C J 600 Youth Gangs in Community Context (Units: 3)

Prerequisites: Upper division standing; C J 300, C J 330GW or C J 323GW; or consent of instructor.

Examination of youth gangs in America within their social, economic and political contexts from their earliest development to the present day; theories of gang formation and stories of the gang experience.

C J 605 Criminalization of Gender and Sexuality (Units: 3)

Prerequisite: Upper division standing or consent of instructor.

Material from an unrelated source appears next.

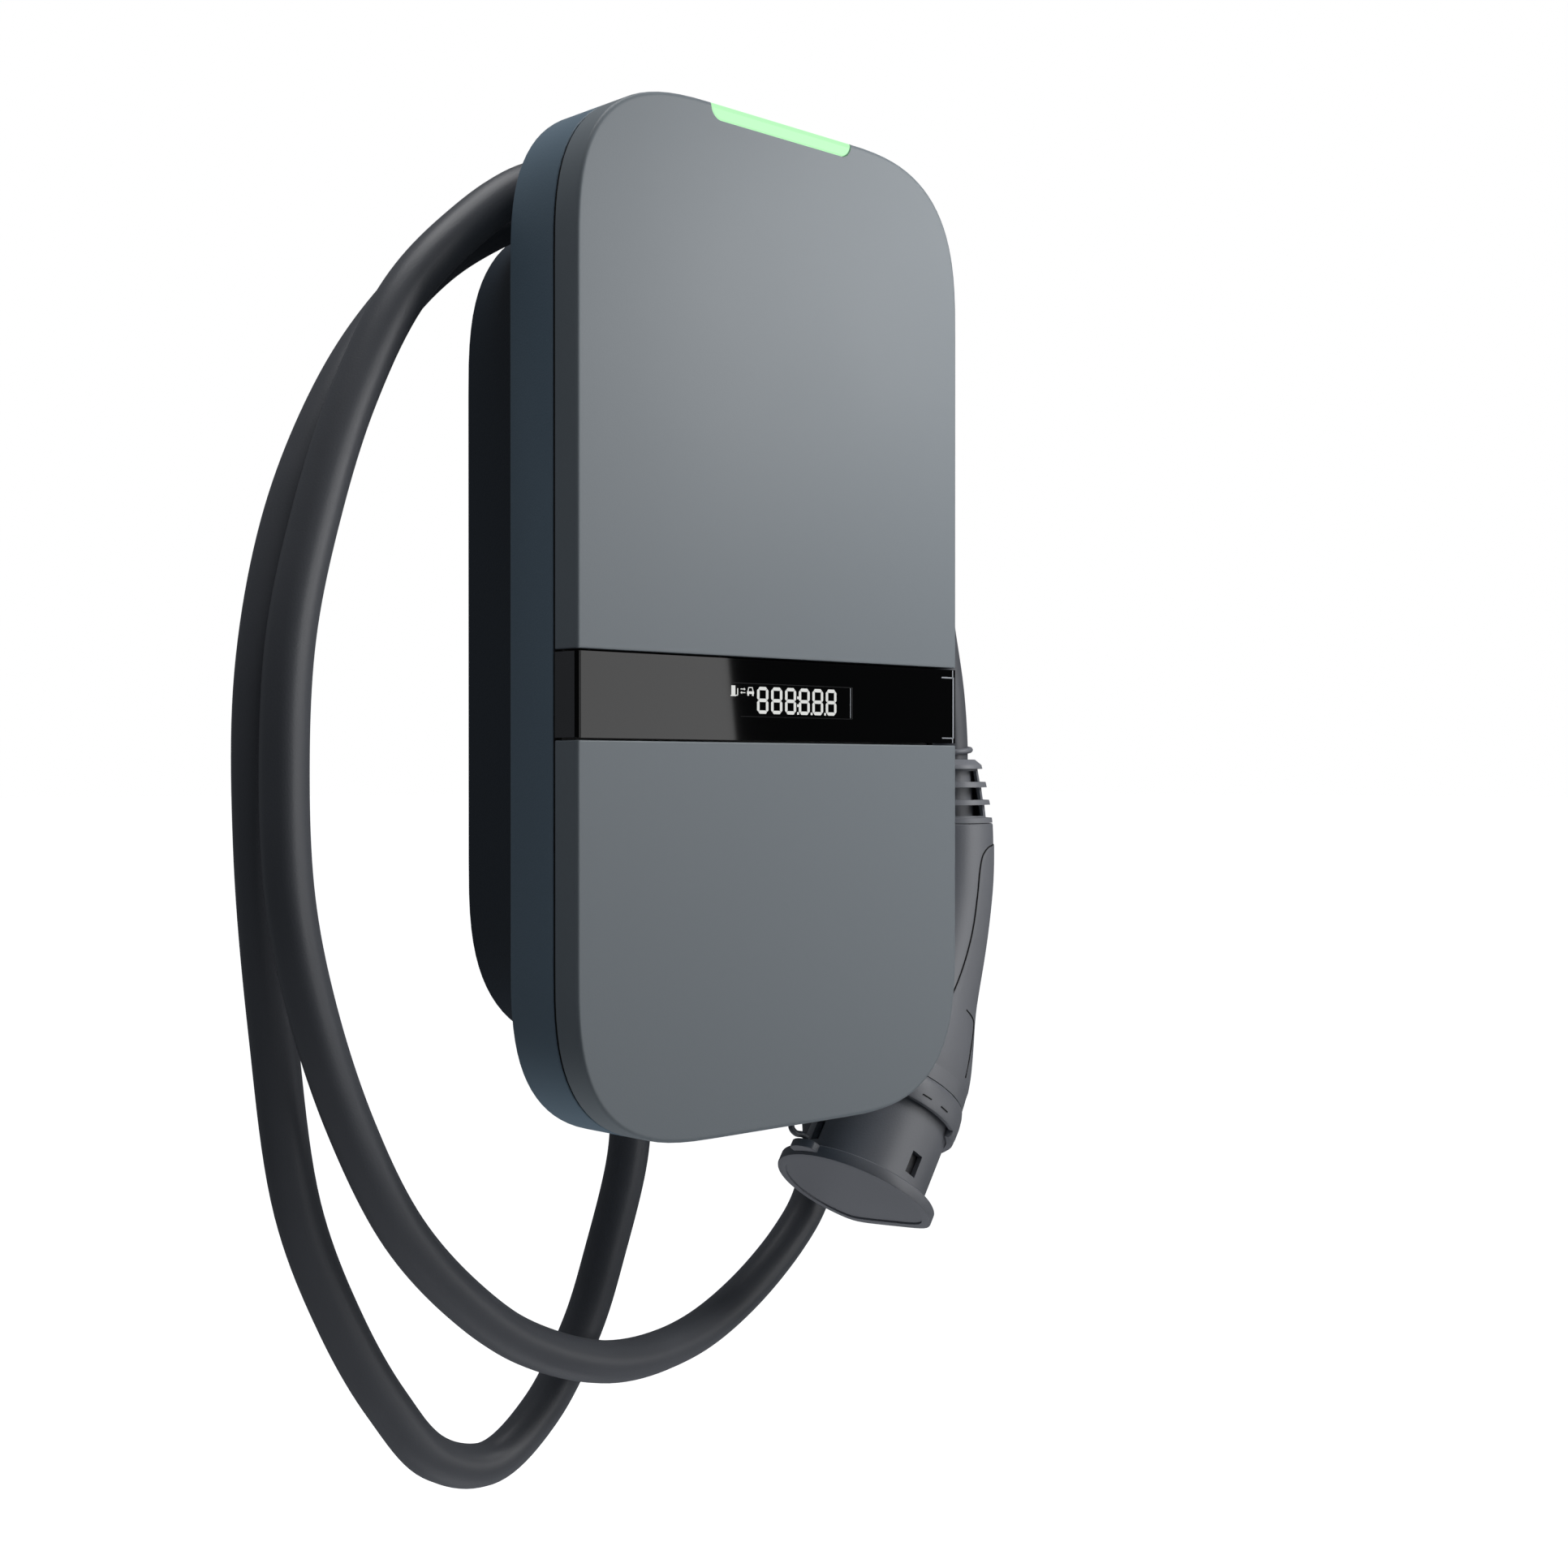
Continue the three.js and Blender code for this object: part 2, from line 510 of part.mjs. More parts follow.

Examination of the criminalization of gender and sexuality utilizing feminist and queer perspectives on criminality; understanding of how laws, policing practices, courtrooms, and institutions regulate gender and sexuality; and examination of effects on labor market opportunities, life chances, and gendered ideas of protection and punishment.

C J 680 Field Course in Criminal Justice (Units: 4)

Prerequisites: Upper division standing, C J 300, satisfaction of Graduation Writing Assessment Requirement (GWAR), or consent of instructor.

Data gathering, organization, and presentation of research to students engaged in field studies in any criminal justice system setting. [CSL may be available; consult index for page reference.]

C J 685 Projects In Teaching Criminal Justice (Units: 1-4)

Prerequisite: C J 300.

Offers undergraduates experience in tutoring other undergraduates in preparing for written examinations in Criminal Justice courses. Tutors assist in organizing legal briefs and analyses in C J 300 and in essay examination preparation in other C J courses. (Students may earn a maximum of 4 units toward the baccalaureate degree for any course(s) numbered 685 regardless of discipline.)

C J 699 Independent Study (Units: 1-4)

Prerequisites: C J 300, C J 323GW or C J 330GW; consent of instructor, major adviser, and department chair.

Supervised study of a particular criminal justice issue selected by student. May be repeated for a total of 4 units. [CSL may be available; consult index for page reference.]